Grande Encyclopédie Larousse 1971-1976Éd. 1971-1976
S

Sicile

En ital. Sicilia, île italienne de la Méditerranée.
Avec une superficie de 25 708 km2 et une population de 4,6 millions d’habitants, la Sicile est la plus grande île de la Méditerranée. De forme triangulaire, bordée par la mer Tyrrhénienne au nord, la mer Ionienne à l’est, la mer de Sicile au sud, elle n’est séparée de l’Italie péninsulaire que par le détroit de Messine (3 km de large). Son territoire est prolongé par de petits archipels, les îles Éoliennes (ou Lipari) et Ustica au nord, les îles Égates à l’ouest, les îles Pantelleria et Pelage au sud. Elle occupe, au centre de la Méditerranée, une position de carrefour fondamental dont la signification économique et politique a varié au cours des siècles. La Sicile a acquis une originalité très forte à l’intérieur de la nation italienne, qui se marque par le statut d’autonomie régionale qui lui a été conféré dès 1948.


La géographie


Le milieu

En réalité, sur le plan physique, on est tenté de distinguer non pas une Sicile, mais « des Siciles ». Ce fait se précise avec les données du relief et de la structure. La Sicile est un ensemble dissymétrique. Au nord, prolongeant la Calabre, une barrière montagneuse, peu élevée mais vigoureuse, court sur 250 km le long de la côte, isolant la « riviera » de l’intérieur. Elle commence à l’est avec les monts Péloritains (1 374 m d’altitude à la Montagna Grande), axe cristallin enveloppé de calcaires. Puis les hauteurs argilo-schisteuses des monts Nebrodi (1 847 m au monte Soro) et les calcaires des monts Madonie (1 977 m au pic Carbonara) prennent le relais. Sur la côte orientale, les reliefs sont moins continus, mais tout aussi originaux. À l’extrême sud se dressent les plateaux calcaires des monts Iblei (985 m au mont Lauro), coupés de gorges profondes. Ils se terminent vers le nord au-dessus de la plaine alluviale de Catane, ample et fertile dépression de 30 km sur 50. Entre celle-ci et le cordon montagneux septentrional se dresse, jusqu’à 3 263 m d’altitude, la masse volcanique de l’Etna (1 570 km2) avec une couronne de terrains fertiles sur ses basses pentes. Les îles entourant la Sicile sont, comme l’Etna, d’origine volcanique (Vulcano, Stromboli, Pantelleria). Le reste de la Sicile, formant les trois quarts de la superficie, est une immense étendue de collines, s’élevant jusqu’à 700 m d’altitude. Constituées essentiellement d’argiles ou de sable, coupées d’affleurements calcaires ou gypseux, elles sont le domaine des « frane » (glissements de terrains). Ces collines se terminent par des plaines côtières basses, régulières, longtemps inhospitalières. Cette terre connaît depuis toujours les méfaits des « frane », des éruptions volcaniques, des tremblements de terre.

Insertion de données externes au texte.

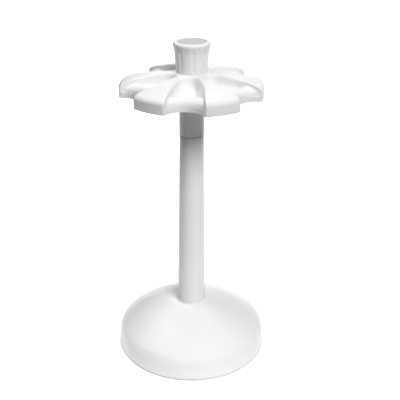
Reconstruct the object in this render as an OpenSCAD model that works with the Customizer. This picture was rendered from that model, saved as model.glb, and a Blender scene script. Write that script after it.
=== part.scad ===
// Pipette carousel stand: a weighted domed base, a tapered pole and a six-station
// head that turns on a steel spindle, with a fluted carrying knob on top.
// Units are millimetres, +Z is up, the origin is the centre of the footprint.

/* [Base] */
// Radius of the base at its bottom rim
base_r = 77.7; // [70:0.1:90]
// Height of the bottom rim above the bench, which the feet give
base_lift = 1.2; // [0.6:0.1:3]
// Lean of the base's side wall, in degrees
base_draft = 2.5; // [0:0.5:5]
// Radius of the crown that forms the top of the base
crown_r = 115; // [100:1:160]
// Height of the crown where the pole comes out
crown_h = 50.4; // [44:0.2:56]
// Radius of the rounded shoulder between wall and crown
shoulder_r = 12; // [6:0.5:16]
// Wall of the base moulding
base_wall = 3; // [2:0.1:4]
// Radius of the fillet that runs from the crown up to the pole
collar_fillet = 2.4; // [1:0.1:4]
// Number of stiffening ribs under the crown
base_ribs = 8; // [4:2:16]
// Thickness of a moulded rib
rib_t = 2; // [1.2:0.1:3]
// How far the axes of the screw bosses lie inside the rim
boss_inset = 10.7; // [9.8:0.1:14]
// Radius of a screw boss
boss_r = 4; // [3:0.1:5]

/* [Bottom cover and feet] */
// Thickness of the bottom cover
cover_t = 2.4; // [2.2:0.1:4]
// Number of cover screws
cover_screw_count = 4; // [3:1:8]
// Number of rubber feet
foot_count = 4; // [3:1:8]
// How far the centres of the feet lie inside the rim
foot_inset = 19.7; // [14:0.1:30]
// Radius of a rubber foot
foot_r = 7; // [5:0.5:10]
// Depth of the recess that holds a foot
foot_recess = 0.8; // [0.4:0.1:1.2]

/* [Ballast] */
// How far the edge of the steel ballast disc lies inside the rim
ballast_inset = 17.7; // [16:0.1:32]
// Thickness of the ballast disc
ballast_t = 10; // [8:0.5:14]
// Air between the bottom cover and the ballast disc
ballast_gap = 2.4; // [1.5:0.1:4]

/* [Pole] */
// Diameter of the pole where it leaves the base
pole_foot_d = 29.2; // [26:0.1:34]
// Diameter of the pole at its top end
pole_top_d = 25.1; // [24:0.1:28]
// Height of the pole's top end above the bench
pole_top_z = 238; // [180:1:280]
// Wall of the pole
pole_wall = 3; // [2:0.1:3.6]
// Thickness of the closed top of the pole
pole_end_t = 8; // [5:0.5:12]
// Width of the keys under the pole's foot
key_w = 5; // [3:0.5:7]
// Depth of the keys under the pole's foot
key_h = 2; // [1:0.1:2.6]

/* [Spindle and bearings] */
// Diameter of the steel spindle
spindle_d = 12; // [10.5:0.1:13]
// Radius of the spindle's flange
spindle_flange_r = 9; // [8:0.1:9.6]
// Thickness of the spindle's flange
spindle_flange_t = 3; // [2:0.1:4]
// Diameter of the threaded stub on top of the spindle
stub_d = 8; // [6:0.5:9]
// Diameter of the tie rod
rod_d = 6; // [5:0.5:7]
// Length of tie rod screwed into the spindle
rod_grip = 12; // [8:0.5:18]
// Wall of a bearing bush
bush_wall = 1.4; // [1:0.1:1.6]
// Length of a bearing bush
bush_len = 14; // [10:0.5:18]
// Thickness of a bush's flange
bush_flange_t = 1.5; // [1:0.1:2]
// Thickness of the thrust washer
thrust_t = 1; // [0.5:0.1:2]
// Height of the disc spring
spring_h = 1.4; // [1:0.1:2]
// Thickness of the disc spring's steel
spring_t = 0.6; // [0.4:0.05:0.9]
// Radius of the retaining washer
washer_r = 7.9; // [7:0.1:8]
// Thickness of the retaining washer
washer_t = 1.6; // [1:0.1:2]

/* [Neck sleeve] */
// Diameter of the neck sleeve
sleeve_d = 25.9; // [25:0.1:28]
// Gap between the pole and the sleeve that turns above it
sleeve_gap = 0.4; // [0.2:0.05:1]

/* [Carousel head] */
// Number of pipette stations
stations = 6; // [4:1:7]
// Radius of the head over its lobes
head_r = 69.6; // [66:0.1:76]
// Length of neck that shows between the pole and the head
neck_h = 40.3; // [30:0.1:60]
// Height of the skirt at the lobes
skirt_h = 12.6; // [10:0.1:16]
// Rise of the head's domed top from the skirt to the hub
head_rise = 10; // [6:0.1:14]
// Thickness of the head's walls
head_wall = 2.4; // [1.8:0.1:3]
// Radius of the rounding on top of the skirt
rim_round = 1.8; // [0.8:0.1:3]
// Radius of a scallop, which a pipette's handle hangs in
scallop_r = 20; // [16:0.1:21]
// Distance of a scallop's centre from the axis
scallop_centre = 74.8; // [72:0.1:80]
// Height of the pocket floor above the head's bottom edge
pocket_floor = 7.7; // [5:0.1:9]
// Distance from the axis to the centre of the pocket's round end
pocket_x = 27; // [26.6:0.1:32]
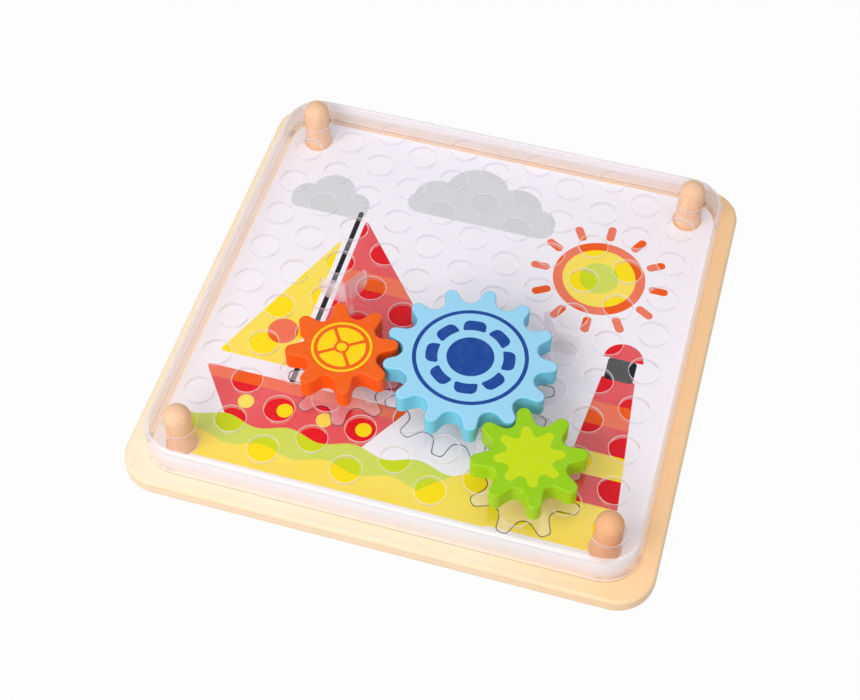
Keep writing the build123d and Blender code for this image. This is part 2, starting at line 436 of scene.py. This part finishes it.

Le climat a aussi ses contraintes : méditerranéen avec un hiver doux et pluvieux, un été chaud et sec, il est marqué par une grande irrégularité. L’hiver peut être rigoureux, les longues sécheresses estivales entraînent des catastrophes. Il n’y a pas, du reste, uniformité. La Sicile tyrrhénienne est bien arrosée et a des températures modérées. La Sicile ionienne est plus sèche, un peu plus chaude, plus lumineuse. La Sicile méridionale a des traits africains (moins de 400 mm de pluies) avec la présence du sirocco. La Sicile intérieure présente des nuances continentales avec de grandes amplitudes thermiques. Enfin, en altitude, une nuance de climat montagnard apparaît. Tout cela retentit sur la végétation. C’est une végétation méditerranéenne très dégradée, avec des formes d’étagement et où se mêlent des espèces subtropicales. Quant aux cours d’eau, ils sont de longueur très variable, mais leur régime est toujours irrégulier. À côté de quelques cours d’eau (Simeto, Alcantara, Salso, Belice) qui ont une certaine importance, d’autres sont de simples torrents, totalement à sec en été.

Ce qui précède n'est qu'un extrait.